|Draft (cb up)|
|Hull construction||Plywood radius chine|
|See also||Didi 26|
Performance with Classic Looks
This design was commissioned by a client who likes the concept and features of the DIDI 26 but wanted a more classic appearance. He plans to build it himself in Hout Bay, South Africa from a kit supplied by CKD Boats.
Most of the boat is the same as the DIDI 26, with some obvious differences. The springy sheer curve was achieved by adding bulwarks that are 100mm (4") high in the bow and taper down to normal toerail height for the length of the cockpit. This gives safety for working the foredeck but allows crew to sit comfortably on the rail at the cockpit.
The cabin has been changed to a more boxy traditional configuration with the sides and ends close to vertical. The roof has compound curves that might mot be easy to skin with plywood, so it will be done with strip cedar glassed over. The cabin is a bit narrower, giving wider sidedecks that on the 26.
The configuration shown here is the long cockpit option, with a pair of quarter berths. This is the more suitable version for racing. The short cockpit version with transverse double berth under a bridgedeck is also available.
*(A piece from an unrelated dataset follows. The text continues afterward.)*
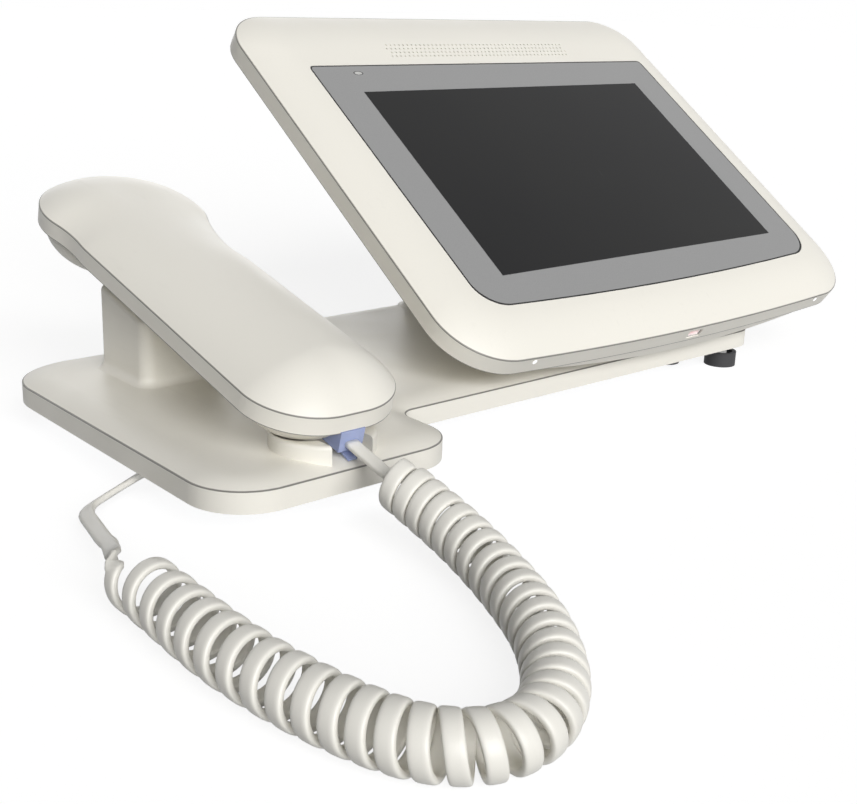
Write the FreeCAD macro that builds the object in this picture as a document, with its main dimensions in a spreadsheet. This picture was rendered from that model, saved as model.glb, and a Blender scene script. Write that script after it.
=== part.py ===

The hull has been extended aft and changed to a counter stern, in keeping with the traditional image. The bow has been cropped and reshaped as a plumb bow.
The transom hung rudder of the 26 has been replaced by an inboard spade rudder in a casette. This will allow the rudder to be lifted out for trailing or access to shallow moorings.
The gaff rig is deck stepped on a tabernacle so that it can be raised and lowered without a crane. It is derived from the Cape Cutter 19 and Cape Henry 21, which are traditional boats with good performance. The big difference is that this design has the spars made from carbon tubes rather than the wooden spars of the other two designs. The lighter rig weight improves stability to carry the large amount of sail area that can be set. We are using outriggers on the sides of the hull at deck level to increase the staying base and reduce loadings on the mast and rigging.
The configuration has been drawn so that it can be sailed as a sloop with a light Genoa or as a cutter with a Yankee in combination with the staysail. The Genoa and Yankee will be on Code 0 type furlers, so they can only be used full-sail and cannot be partially rolled in use. This is because the bowsprit retracts to reduce mooring length, which cannot be done with reefable roller furling systems. It uses the same rotation mechanism as the Didi 26 so that the pole can stow along either side deck. It also allows the pole to be rotated to windward to allow sailing at deeper angles.
The forestay on this design is to the stemhead, not to the end of the bowsprit. The staysail can be hanked or on a roller furler and serves as a heavy weather jib to make a fully-inboard rig with reefed mainsail to keep the boat well balanced.
This design draws on the performance strengths of the Didi 26 and adds the attractions of traditional rig and aesthetics to make it suitable for racing in the "Spirit of Tradition" class in the popular traditional yacht racing of the Caribbean. The extended stern also increases the effective sailing length from that of the Didi 26, for increased performance potential.
Those who prefer a more modern rig would be able to use the standard Didi 26 rig. Before you decide to do that though, consider how much sail area can be piled onto this gaff rig. It has intentionally got masses of sail to keep it moving well in lightest airs, under genoa and full main. The Yankee would serve well as #2 in moderate conditions with full main. As the breeze picks up the first reef should be pulled in and used with the staysail as a working jib for a snug fully inboard rig. By now the sail area is approximately the same as the Didi 26 rig with jib and full mainsail, including roach area. After that, each successive reef in the mainsail removes about 7.5sq.m (80sq.ft), so area can be reduced quickly.
As of March 2013, we also have a smaller cruising gaff rig for this design. It retains the same basic configuration as the bigger rig but with all spars reduced in length. The mast is shorter only in the topmast, stayign unchanged from the hounds down to deck level. The effect of this is to reduce the I dimension of the asymmetrical but not of the headsails. The bowsprit is shortened to reduce the P dimension for both the asymmetrical and the outboard headsails (Genoa and Yankee), so all three of these sails become easier to handle. The main has retained the same luff length but the head, foot and leech lengths have all been reduced. The only sail that remains unchanged is the inboard headsail, which serves as a staysail with the Yankee or as a working jib when the bowsprit has been stowed.
The resulting differences mean that a new builder can choose whether to build with a comfortable gaff rig or the turbo-charged racing gaff rig, with 17% larger Yankee, 24% larger Genoa and main and 27% larger asymmetrical.